Arrived in Chile last night and met my brother and sister. We are going exploring together for the next 2 weeks.
Before this I think I had got to where we arrived in Lima late at night and it looked scarey. The hotel had huge security gates and an armed guard. As usual on a tour you go to bed at 9 as the trips start at 7 am. So we were off to Nazca which meant a 9 hour bus drive through the desert. Our latest guide a delightful Peruvian girl collected us by taxi aand took us to the bus. I expected this trip to be tough but imagine my surprise when we were shown to front seats on a luxurious double decker bus with toilet, computer facilities and a hostess who served coffee and cakes. The seats were padded leather much better than anything ryanair have to offer. We whooshed through the desert and through small dusty villages. The desert was a dusty brown colour with little to no vegetation. Cristine told us later that they never have rain and the plants send down long roots and rely on dew that is formed by the contrast in day and night temperatures. Our hotel for that night was like a motel with a swimming pool. We decided to wash some things as the sun was very hot only to find tha the sun disappeared at 6 and it got very cold. I draped our clothes on the tiles around the swimming pool as they had retained heat and hoped for the best. Next day we got u for our 7 oclock flight over the desert to view the Nazca Lines. There were 4 passengers and the pilot and his friend who promtly fell asleep. Eoin sat in the back 2 seats and a huge american man got in infront of me with a much smaller friend in front of Eoin.
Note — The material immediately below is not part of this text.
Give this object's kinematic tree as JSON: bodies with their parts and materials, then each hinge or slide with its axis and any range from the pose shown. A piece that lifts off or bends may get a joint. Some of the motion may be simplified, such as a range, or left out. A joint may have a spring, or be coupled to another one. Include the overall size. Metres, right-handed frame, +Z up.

I was very concerned with the balance especially as the pilot seemed to be the guide not, his sleeping companion, about the famous marks made in the desert sand thousands of years ago. He kept gesturing with both hands as he talked and diving down towards the sand so we could get a better view.
For some reason I didnt get much of a view of the lines but I have read so much about them and seen so many photos that it did not really matter.